DEATH ON THE TRACKS: A study done by SAIRR claims that the rail industry is killing more people than mining. PHOTO: Elizabeth Sejake
DEATH ON THE TRACKS: A study done by SAIRR claims that the rail industry is killing more people than mining. PHOTO: Elizabeth Sejake

A WAR of words has erupted between the Passenger Rail Agency of South Africa (Prasa) and the South African Institute of Race Relations over a study in which the latter claims the rail industry was killing more people than the mining sector.

The institute (SAIRR) conducted a study, released last week, over two years in each sector.

It said that the rail sector killed five times more people than the mining industry.

SAIRR spokesman Kerwin Lebone yesterday said the research organisation conducted an injury and fatality study in railway, mining, crime and security, and compared the death rate between mining and rail.

In comparing the two industries, Lebone said just over 160 people died in mining accidents in 2009 and 2010, while almost 900 were killed in railway accidents in the two years prior to that.

The research document reads:

"The majority of mining accident casualties [68%] occurred owing to the fall of ground and transportation accidents."

The rest were caused by blasting fumes or other unspecified incidents.

"Some 81% of railway accident fatalities happened when people were struck during train movements, while the remainder were as a result of fires, electric shocks, derailments and level crossing incidents."
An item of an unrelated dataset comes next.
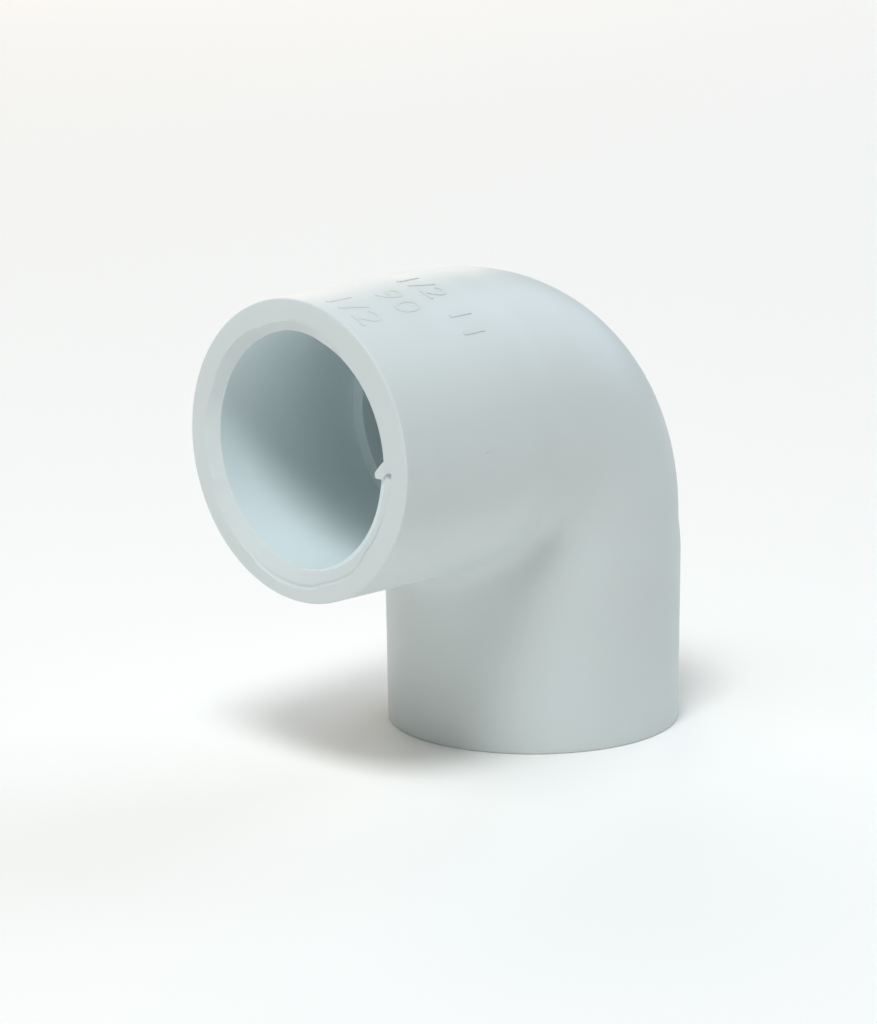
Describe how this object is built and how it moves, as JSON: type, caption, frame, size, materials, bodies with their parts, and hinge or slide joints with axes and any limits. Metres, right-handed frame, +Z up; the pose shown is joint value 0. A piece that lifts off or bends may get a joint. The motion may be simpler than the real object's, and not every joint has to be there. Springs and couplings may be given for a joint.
{
  "type": "pvc elbow fitting",
  "caption": "Ninety degree white PVC elbow with two equal solvent-weld sockets for half-inch pipe, moulded in one piece, joined by a short round bend.",
  "frame": {"origin": "centre of the lower socket's face, the flat ring that the fitting stands on", "axes": "+Z up along the lower socket's axis; -Y out of the front socket's mouth along its axis; +X across both axes, to the right of a viewer who faces the front socket's mouth"},
  "size_m": [0.0274, 0.0439, 0.0439],
  "materials": {
    "white_pvc": "satin as-moulded white PVC, very slightly blue-grey"
  },
  "bodies": {
    "root": {"elbow_body": "white_pvc"}
  },
  "joints": []
}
Lebone said they compared mining and the rail sector because they were important contributors to the country's economy.

"The government is rightly concerned about mining fatalities, but seems less so about deaths on the state-owned railways," Lebone said.

However, the research has left Prasa fuming.

The organisation's spokeswoman, Nana Zenani, described the findings of the report as shocking and lacking credibility.

"There is one accident of a worker fatality in which a woman train driver was killed in Pretoria in May last year.

"Most of the people killed or injured on the railways are those who deliberately want to commit suicide or those crossing the rail line.

"SAIRR did not even contact us to ask for [accident] records," Zenani said.

"We do not know anything about this study."

She said the numbers were highly exaggerated.

SARRI's study says Prasa passenger numbers range from 3.9million a year - via the long-distance Shosholoza Meyl - to 1.7million passengers a week on Metrorail which is used by urban dwellers to commute to work daily.